-- Materials provided --
** start **

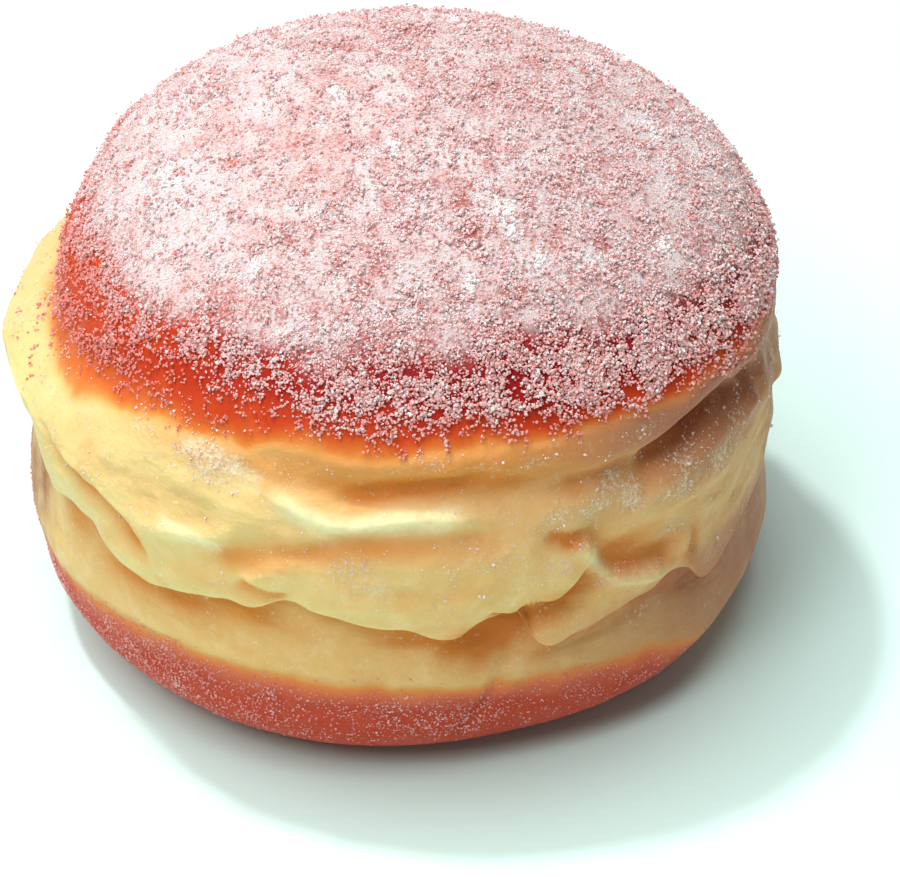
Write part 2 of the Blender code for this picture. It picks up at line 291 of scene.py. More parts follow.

** end **
** start **

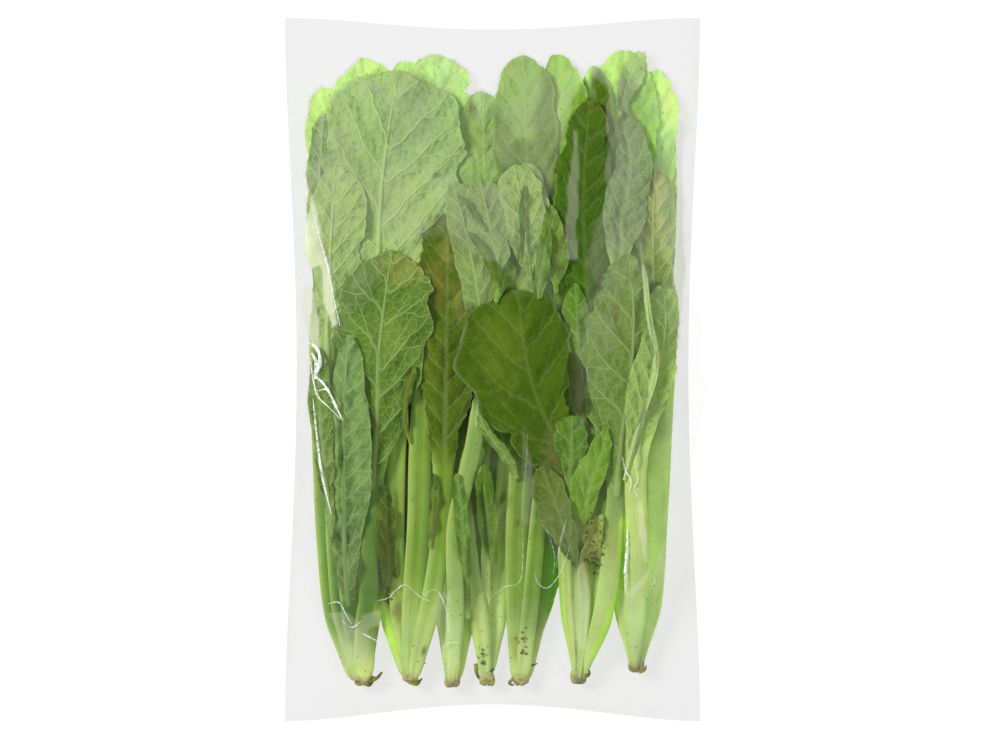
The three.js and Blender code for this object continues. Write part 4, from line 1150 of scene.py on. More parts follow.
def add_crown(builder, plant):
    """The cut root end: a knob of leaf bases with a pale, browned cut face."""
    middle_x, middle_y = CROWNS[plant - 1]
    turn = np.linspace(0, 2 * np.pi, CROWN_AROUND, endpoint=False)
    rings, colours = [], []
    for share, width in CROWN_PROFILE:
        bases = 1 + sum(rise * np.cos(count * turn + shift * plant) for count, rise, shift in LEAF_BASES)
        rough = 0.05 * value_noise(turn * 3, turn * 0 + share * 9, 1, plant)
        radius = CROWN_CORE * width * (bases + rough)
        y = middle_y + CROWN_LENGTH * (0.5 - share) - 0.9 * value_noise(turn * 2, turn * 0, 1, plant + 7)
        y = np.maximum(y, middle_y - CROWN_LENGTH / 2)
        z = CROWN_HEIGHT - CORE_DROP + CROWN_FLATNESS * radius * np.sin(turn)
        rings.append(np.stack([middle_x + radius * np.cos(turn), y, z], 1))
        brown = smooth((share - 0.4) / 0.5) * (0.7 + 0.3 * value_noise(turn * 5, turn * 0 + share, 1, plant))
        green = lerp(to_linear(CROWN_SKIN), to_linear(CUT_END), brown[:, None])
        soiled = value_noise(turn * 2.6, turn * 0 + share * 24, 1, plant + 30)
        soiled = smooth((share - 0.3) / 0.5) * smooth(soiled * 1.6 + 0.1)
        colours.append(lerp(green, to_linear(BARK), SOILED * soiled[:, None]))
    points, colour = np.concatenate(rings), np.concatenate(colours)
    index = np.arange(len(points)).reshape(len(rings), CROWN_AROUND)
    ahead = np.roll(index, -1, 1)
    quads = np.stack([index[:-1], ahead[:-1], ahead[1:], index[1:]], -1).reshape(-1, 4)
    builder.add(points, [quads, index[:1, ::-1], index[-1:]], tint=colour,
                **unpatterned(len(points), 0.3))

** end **

-- Stated goal --
Gather each line from the listing above that holds "parts".

-- Response to this task --
Write part 2 of the Blender code for this picture. It picks up at line 291 of scene.py. More parts follow.
The three.js and Blender code for this object continues. Write part 4, from line 1150 of scene.py on. More parts follow.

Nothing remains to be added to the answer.